Modified 11 Sep 2013, 18:30 IST
Willian celebrates after scoring their first goal during the Champions League match between Chelsea and Shakhtar Donetsk at Stamford Bridge on November 7, 2012 in London, England.  (Getty Images)

Willian celebrates after scoring their first goal during the Champions League match between Chelsea and Shakhtar Donetsk at Stamford Bridge on November 7, 2012 in London, England. (Getty Images)

Few would have given Shakhtar Donetsk a chance to get out of a group containing Italian heavy weights Juventus and reigning European champions Chelsea last season, but they did.

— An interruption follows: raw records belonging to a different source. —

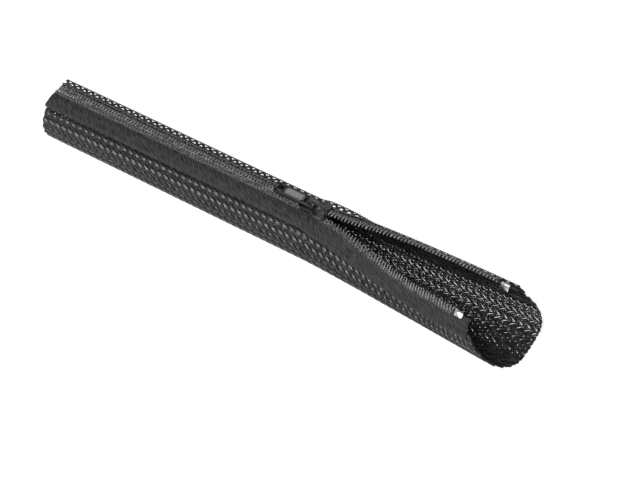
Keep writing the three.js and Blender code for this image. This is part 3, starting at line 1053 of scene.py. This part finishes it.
@dataclass
class ZipSide:
    """One side of the zip: its tape, coil, core cord, threads and end stop."""

    lip: Lip
    tape_outer: float
    hem: float
    coil_phase: float
    seam_at: float = 6.5
    seam_height: float = 1.15
    tape_inner: float = 0.85
    tape_bottom: float = 0.25
    tape_thickness: float = 0.48
    pitch: float = 1.27
    coil_middle: float = 0.86
    coil_reach: float = 1.11
    coil_height: float = 1.56
    coil_rise: float = 0.5
    wire: float = 0.25
    coil_squareness: tuple[float, float] = (0.7, 0.75)  # across and up; 1 is round
    head_at: float = -0.25
    head_width: float = 0.3
    head_swell: float = 0.14
    stop_at: float = 62.5
    stop_room: float = 0.6
    end_inset: float = 0.3
    grid: tuple[int, int] = (190, 14)
    hem_inset: float = 0.75
    hem_width: float = 0.5
    cord_at: float = 1.2
    cord_radius: float = 0.25
    cord_step: float = 1.6
    stitch_radius: float = 0.12
    stitch_from: float = 1.05
    stitch_reach: float = 1.6
    stitch_top: float = 2.52
    stitch_drop: float = 1.62
    back_at: float = 2.62
    back_height: float = 0.92
    back_wave: float = 0.14
    seam_length: float = 2.6
    seam_radius: float = 0.26
    seam_sway: float = 0.1
    seam_dip: float = 0.5

    @property
    def place(self) -> PlaceCorner:
        """Placing by the distance from this side's lip."""
        return FORM.from_lip(self.lip)

    def tape(self, material: bpy.types.Material) -> bpy.types.Object:
        """The woven tape: a grid bent over the sleeve, given its thickness and a turned outer edge.

        Args:
            material: The tape's finish.

        Returns:
            The piece.
        """
        deselect()
        bpy.ops.mesh.primitive_grid_add(x_subdivisions=self.grid[0], y_subdivisions=self.grid[1], size=2)
        obj = bpy.context.view_layer.objects.active
        obj.name = f"{self.lip.value}_tape_cloth"
        mesh = obj.data
        unit = np.empty(len(mesh.vertices) * 3)
        mesh.vertices.foreach_get("co", unit)
        unit = (unit.reshape(-1, 3) + 1) / 2
        s = -FORM.closed_length + unit[:, 0] * (FORM.closed_length + FORM.lip_end)
        across = self.tape_inner + unit[:, 1] * (self.tape_outer - self.tape_inner)
        ridge_at = self.tape_outer - self.hem_inset
        ridge = self.hem * np.exp(-(((across - ridge_at) / self.hem_width) ** 2))
        height = self.tape_bottom + self.tape_thickness + ridge
        points = self.place(s, across, height)
        mesh.vertices.foreach_set("co", points.ravel())
        loops = np.empty(len(mesh.loops), int)
        mesh.loops.foreach_get("vertex_index", loops)
        mesh.uv_layers["UVMap"].uv.foreach_set("vector", np.c_[s, across][loops].ravel())
        mesh.update()
        if self.lip is Lip.FAR:
            mesh.flip_normals()
        apply_modifier(obj, "SOLIDIFY", thickness=self.tape_thickness * MM, offset=-1.0)
        smooth(obj, 50)
        return dress(obj, SLEEVE, material, [f"{self.lip.value}_tape"])

    def coil(self, material: bpy.types.Material) -> bpy.types.Object:
        """The coil: a flattened helix of monofilament with swollen heads.

        Args:
            material: The coil's finish.

        Returns:
            The piece.
        """
        steps = 16
        first = -FORM.closed_length + self.pitch * (0.5 + self.coil_phase)
        turns = int((self.stop_at - self.stop_room - first) / self.pitch)
        angle = np.arange(turns * steps + 1) * 2 * math.pi / steps
        lean, side = np.cos(angle), np.sin(angle)
        flat_across, flat_up = self.coil_squareness
        across = self.coil_middle - self.coil_reach * np.sign(lean) * np.abs(lean) ** flat_across
        height = self.coil_height + self.coil_rise * np.sign(side) * np.abs(side) ** flat_up
        s = first + self.pitch * angle / (2 * math.pi)
        swell = 1 + self.head_swell * np.exp(-(((across - self.head_at) / self.head_width) ** 2))
        line = self.place(s, across, height)
        obj = thread_object(f"{self.lip.value}_coil_spiral", [line], self.wire, [swell])
        return dress(obj, SLEEVE, material, [f"{self.lip.value}_coil"])

    def core_cord(self, material: bpy.types.Material) -> bpy.types.Object:
        """The cord that runs inside the coil.

        Args:
            material: The thread's finish.

        Returns:
            The piece.
        """
        s = np.arange(-FORM.closed_length, self.stop_at - self.end_inset, self.cord_step)
        line = self.place(s, self.cord_at, self.coil_height)
        obj = thread_object(f"{self.lip.value}_core_cord_line", [line], self.cord_radius)
        return dress(obj, SLEEVE, material, [f"{self.lip.value}_core_cord"])

    def coil_stitches(self, material: bpy.types.Material) -> bpy.types.Object:
        """Threads that sew the coil down: a slanted loop over each turn and a line along its back.

        Args:
            material: The thread's finish.

        Returns:
            The piece.
        """
        steps = 6
        first = -FORM.closed_length + self.end_inset
        turns = int((self.stop_at - self.stop_room - first) / self.pitch)
        phase = np.arange(turns * steps + 1) / steps
        cosine = np.cos(2 * math.pi * phase)
        wave = (1 - cosine) / 2
        s = first + self.pitch * phase
        top = self.stitch_top - self.stitch_drop * wave**3
        over = self.place(s, self.stitch_from + self.stitch_reach * wave, top)
        back = self.place(s, self.back_at, self.back_height + self.back_wave * cosine)
        obj = thread_object(f"{self.lip.value}_coil_stitches", [over, back], self.stitch_radius)
        return dress(obj, SLEEVE, material, [f"{self.lip.value}_coil_stitching"])

    def seam_stitches(self, material: bpy.types.Material) -> bpy.types.Object:
        """The lock-stitched seam that joins the near tape to the braid.

        Args:
            material: The thread's finish.

        Returns:
            The piece.
        """
        steps = 8
        turns = int((FORM.lip_end + FORM.closed_length - 2 * self.end_inset) / self.seam_length)
        phase = np.arange(turns * steps + 1) / steps
        s = -FORM.closed_length + self.end_inset + self.seam_length * phase
        dip = self.seam_dip * np.abs(2 * (phase % 1) - 1) ** 6
        sway = self.seam_sway * np.sin(2 * math.pi * phase)
        line = self.place(s, self.seam_at + sway, self.seam_height - dip)
        obj = thread_object(f"{self.lip.value}_seam_stitches", [line], self.seam_radius)
        return dress(obj, SLEEVE, material, [f"{self.lip.value}_seam_stitching"])

    def end_stop(self, material: bpy.types.Material) -> bpy.types.Object:
        """The metal clip at the end of the coil, with softened edges.

        Args:
            material: The plating.

        Returns:
            The piece.
        """
        obj = softened_copy(f"{self.lip.value}_end_stop", f"{self.lip.value}_end_clip", 0.14)
        return dress(obj, SLEEVE, material, [f"{self.lip.value}_end_stop"])


def softened_copy(node: str, name: str, bevel: float) -> bpy.types.Object:
    """A copy of a CAD node with its corners merged and its edges rounded.

    Args:
        node: The CAD node.
        name: The new piece's name.
        bevel: Width of the rounding in millimetres.

    Returns:
        The piece.
    """
    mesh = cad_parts[node].data.copy()
    mesh.materials.clear()
    obj = bpy.data.objects.new(name, mesh)
    bpy.context.scene.collection.objects.link(obj)
    pick(obj)
    bpy.ops.object.mode_set(mode="EDIT")
    bpy.ops.mesh.select_all(action="SELECT")
    bpy.ops.mesh.remove_doubles(threshold=0.002 * MM)
    bpy.ops.mesh.dissolve_limited(angle_limit=math.radians(2))
    bpy.ops.object.mode_set(mode="OBJECT")
    apply_modifier(
        obj, "BEVEL", width=bevel * MM, segments=2, limit_method="ANGLE", angle_limit=math.radians(38)
    )
    pick(obj)
    bpy.ops.object.mode_set(mode="EDIT")
    bpy.ops.mesh.select_all(action="SELECT")
    bpy.ops.mesh.quads_convert_to_tris()
    bpy.ops.object.mode_set(mode="OBJECT")
    smooth(obj, 35)
    return obj


@dataclass
class SliderSet:
    """The slider and its pull tab."""

    panel_depth: float = 0.25
    tab_thickness: float = 1.0

    def slider(self, material: bpy.types.Material) -> bpy.types.Object:
        """The slider's body.

        Args:
            material: Its finish.

        Returns:
            The piece.
        """
        obj = softened_copy("slider_body", "slider_casting", 0.16)
        return dress(obj, SLIDER, material, ["slider_body"])

    def tab(self, material: bpy.types.Material, panel: bpy.types.Material) -> bpy.types.Object:
        """The pull tab, with its sunk panel in another finish: grey, a painted reflection on its flat face.

        Args:
            material: Its finish.
            panel: The panel's grey finish, a painted reflection.

        Returns:
            The piece.
        """
        obj = softened_copy("pull_tab", "pull_tab_casting", 0.1)
        low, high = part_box("pull_tab")
        floor = (low.z + high.z) / 2 + (self.tab_thickness / 2 - self.panel_depth) * MM
        obj.data.materials.append(material)
        obj.data.materials.append(panel)
        for face in obj.data.polygons:
            if abs(face.center.z - floor) < 0.02 * MM and face.normal.z > 0.9:
                face.material_index = 1
        return dress(obj, PULL, material, ["pull_tab"])


@dataclass
class Studio:
    """The floor, soft lights and the camera."""

    photo_size: tuple[int, int] = (640, 480)
    focal_pixels: float = 1600.0
    sensor_mm: float = 36.0
    turn: float = 29.07
    tilt: float = 47.15
    roll: float = 3.53
    distance: float = 553.83
    target: tuple[float, float, float] = (0.0, -5.87, 14.81)
    surround: float = 0.26

    def camera(self) -> None:
        """Sets the camera where the photograph was taken from."""
        turn, tilt, roll = (math.radians(v) for v in (self.turn, self.tilt, self.roll))
        ahead = Vector((-math.cos(tilt) * math.sin(turn), math.cos(tilt) * math.cos(turn), -math.sin(tilt)))
        right = Vector((math.cos(turn), math.sin(turn), 0))
        up = right.cross(ahead)
        rolled_right = math.cos(roll) * right + math.sin(roll) * up
        rolled_up = -math.sin(roll) * right + math.cos(roll) * up
        target = Vector((self.target[0] + FORM.origin[0], self.target[1] + FORM.origin[1], self.target[2]))
        place = (target - ahead * self.distance) * MM
        data = bpy.data.cameras.new("camera")
        data.sensor_width = self.sensor_mm
        data.lens = self.focal_pixels * self.sensor_mm / self.photo_size[0]
        data.clip_start, data.clip_end = 0.01, 20.0
        obj = bpy.data.objects.new("camera", data)
        turned = Matrix((rolled_right, rolled_up, -ahead)).transposed()
        obj.matrix_world = Matrix.Translation(place) @ turned.to_4x4()
        bpy.context.scene.collection.objects.link(obj)
        bpy.context.scene.camera = obj

    def floor(self) -> None:
        """A wide pale sheet under the sleeve."""
        deselect()
        bpy.ops.mesh.primitive_plane_add(size=6.0)
        obj = bpy.context.view_layer.objects.active
        obj.name = "studio_floor"
        obj.data.materials.append(PaleFloor().material())

    def light(
        self, name: str, place: tuple[float, float, float], size: tuple[float, float], watts: float
    ) -> None:
        """One soft rectangular lamp that faces the sleeve across it.

        Args:
            name: Its name.
            place: Where it stands, in metres.
            size: Its width and height, in metres.
            watts: Its power.
        """
        data = bpy.data.lights.new(name, "AREA")
        data.shape = "RECTANGLE"
        data.size, data.size_y = size
        data.energy = watts
        obj = bpy.data.objects.new(name, data)
        obj.location = place
        obj.rotation_euler = Vector((0, -place[1], -place[2])).to_track_quat("-Z", "Y").to_euler()
        bpy.context.scene.collection.objects.link(obj)

    def world(self) -> None:
        """A plain pale surround."""
        world = bpy.data.worlds.new("surround")
        world.use_nodes = True
        tree = world.node_tree
        tree.nodes.clear()
        back = add_node(tree, "ShaderNodeBackground", {"Color": linear("#ffffff"), "Strength": self.surround})
        add_node(tree, "ShaderNodeOutputWorld", {"Surface": back.outputs[0]})
        bpy.context.scene.world = world

    def build(self) -> None:
        """Sets out the whole studio."""
        self.camera()
        self.floor()
        self.light("key", (0.08, -0.62, 0.72), (0.26, 0.46), 12.0)
        self.light("fill", (-0.5, -0.7, 0.4), (0.5, 0.4), 0.3)
        self.light("back", (-0.4, 0.7, 0.85), (0.2, 0.1), 0.3)
        self.world()
        bpy.context.scene.view_settings.view_transform = "Standard"


def main() -> None:
    """Builds each sub-assembly in order."""
    yarn = PetMonofilament().material()
    tape = WovenTape().material()
    nylon = NylonCoil().material()
    thread = SewingThread().material()
    nickel = PlatedMetal().material()
    enamel = BakedEnamel().material()
    # The sunk panel is painted grey: a painted reflection of a soft lamp on its flat face.
    panel = BakedEnamel(name="panel_painted_reflection", colour="#6c6c6e", edge_colour="#8c8c8e", roughness=0.4).material()

    Braid().build(yarn)
    sides = [
        ZipSide(Lip.NEAR, tape_outer=7.6, hem=0.5, coil_phase=0.0),
        ZipSide(Lip.FAR, tape_outer=2.7, hem=0.0, coil_phase=0.5),
    ]
    for side in sides:
        side.tape(tape)
        side.coil(nylon)
        side.core_cord(thread)
        side.coil_stitches(thread)
        side.end_stop(nickel)
    # The seam thread is painted paler than the other threads: a painted highlight along the seam ridge.
    seam_thread = SewingThread(name="pale_polyester_thread", dark="#3a3a3c", light="#8c8c8e").material()
    sides[0].seam_stitches(seam_thread)
    net = FarNet()
    net.build(yarn)
    net.edge(thread)
    slider_set = SliderSet()
    slider_set.slider(enamel)
    slider_set.tab(enamel, panel)
    Studio().build()


if __name__ == "__main__":
    main()
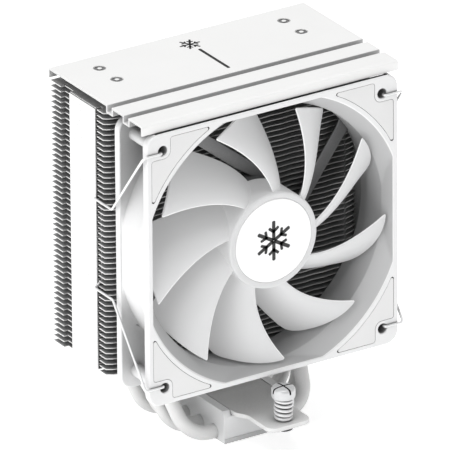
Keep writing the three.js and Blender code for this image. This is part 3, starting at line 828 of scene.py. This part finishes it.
def duct_reach(angle, depth):
    """Radius of the duct's inner wall: a cone with four flats, a cylinder and a small flare."""
    across = max(abs(math.cos(angle)), abs(math.sin(angle)))
    flat = RIM_HALF - FLAT_DRAFT * min(depth, CONE_DEPTH)
    flat = mix(flat, DUCT_R + 0.1, (depth - CONE_DEPTH) / 9)
    radius = mix(CONE_R, DUCT_R, depth / CONE_DEPTH)
    radius += mix(0, FLARE, (depth - FLARE_FROM) / (FAN_DEPTH - FLARE_FROM))
    return radius if depth > FLARE_FROM else min(radius, flat / across)


def shell_reach(angle, depth):
    """Radius of the duct's outer wall, cut to a square just inside the flanges."""
    across = max(abs(math.cos(angle)), abs(math.sin(angle)))
    return min(mix(64, 60.8, depth / 9), (FAN_HALF - 0.6) / across)


def housing_ring(angle):
    """The housing's wall in one direction, as a closed outline of radius and depth."""
    outer = square_reach(angle, FAN_HALF, CORNER_R)
    edge = 0.6
    foot = min(shell_reach(angle, FLANGE) + 0.5, outer - edge - 0.01)
    near = [(outer - edge, 0), (outer - 0.3 * edge, 0.3 * edge), (outer, edge),
            (outer, FLANGE - edge), (outer - 0.3 * edge, FLANGE - 0.3 * edge),
            (outer - edge, FLANGE), (foot, FLANGE)]
    walls = [FLANGE + 0.5, 6, 7.5, 9, 12.5, 16, 19, FAN_DEPTH - FLANGE - 0.5]
    middle = [(shell_reach(angle, d), d) for d in walls]
    far = [(r, FAN_DEPTH - d) for r, d in reversed(near)]
    inside = [24.6, 22.5, 20, 18, 16, 14, 12, 10, 8.5, CONE_DEPTH + 0.15, CONE_DEPTH - 0.15, 6,
              5, 4, 3, 2, 1, 0.35]
    bore = [(duct_reach(angle, FAN_DEPTH), FAN_DEPTH)]
    bore += [(duct_reach(angle, d), d) for d in inside]
    bore += [(duct_reach(angle, 0) + 0.3, 0)]
    wall = near + middle + far + bore
    return [fan_point(r * math.cos(angle), r * math.sin(angle), d) for r, d in wall]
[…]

Although they were a household name on the European scene for a while, the manner in which they stepped up to the plate and qualified out of a tough group, made teams around Europe stand up and take notice. So much so, that this year, going into a group containing Manchester United, Real Sociedad and Bayer Leverkusen, they aren’t perceived as a underdogs any longer.

So how did a club from Ukraine, who were perennially second best to the capital club, Dynamo Kyiv, make such a big impact on Europe? How did they become only the second Ukrainian club after Dynamo to win a European title, when they lifted the UEFA cup in 2009? The answer to that question might well be quite simple: money.

After the early 90’s in the newly independent Ukraine, Shakhtar and Dynamo Kyiv became fierce rivals and contested for almost every possible trophy. In October 1995, a bombing at the team’s stadium ended up killing President Akhat Bragin. The very next year, Rinat Akhmetov took over as President and started what has come to be known as the reign of the oligarchs in Europe as he started to invest heavily in the club.

And although they finished second on numerous occasions, their first league title during the 2001-02 season was the stepping point for something much bigger. In 2004, Mircea Lucescu was appointed as the manager and was entrusted with the responsibility of starting an epoch of domestic and European domination. And the strategy chosen for this was the recruitment of young Brazilians and developing an attacking team that could rival the best in Europe.

The number of Brazilians who came to the club was taking a steep rise and at one point, the club were nicknamed “the most Brazilian club in Europe”. Through a combination of talented young Brazilians and a strong core of Ukrainian players, Shakhtar quickly began to emerge as a team to look out for in Europe.

Having conquered Ukraine, they began to mount a charge on the continent and succeeded in 2009, when they became the last winners of the UEFA Cup before it was renamed as UEFA Europa League. With the likes of Andriy Pyatov and Anatoliy Tymoshchuk as a core local base, the likes of Henrikh Mkhitaryan, Fernandinho and Willian flourished.

Last year, Shakhtar came into the Championship on the back of having won a national record 19 consecutive league games. Their crisp short passing and their lightning quick speed were no match for Chelsea as they eased past them into the knockout Stage.

Whilst they have done well so far, this year they have already lost Willian, Mkhitaryan, Fernandinho and the experienced Razvan Rat. And it looks like it might well be difficult to regain the form that they displayed a few years back.


Although the sale of the trio of attackers has generated more than €100m, it is difficult to imagine the effect it might have, on the stability of Shakhtar’s squad. After all, this is nothing new for Shakthar, only as far back as 2012, saw them finish bottom of their Champions League group, one which contained minnows APOEL emerge as winners. But they immediately bounced back in the following year and won the league, thanks to the return of Fernandinho.

But Fernandinho is no longer there and Lucescu will be hoping that new leaders emerge. Even with the loss of their attacking trio, Shakhtar have still had a good window, which saw them snap up Brazilian sensation, Bernard for €25m.

Along with him three other Brazilians in Fred, Fernando and Wellington Nem have also arrived, joining an already strong Brazilian contingent in Shakhtar and pushing the number of Brazilians in the squad to 10.

And after a listless start to the year, Shakthar will yet again be there or thereabouts in this year’s Champions League. And it will come as no surprise to anybody if they push Manchester United right till the very end this time around, just like they did last year, with reigning champions Chelsea.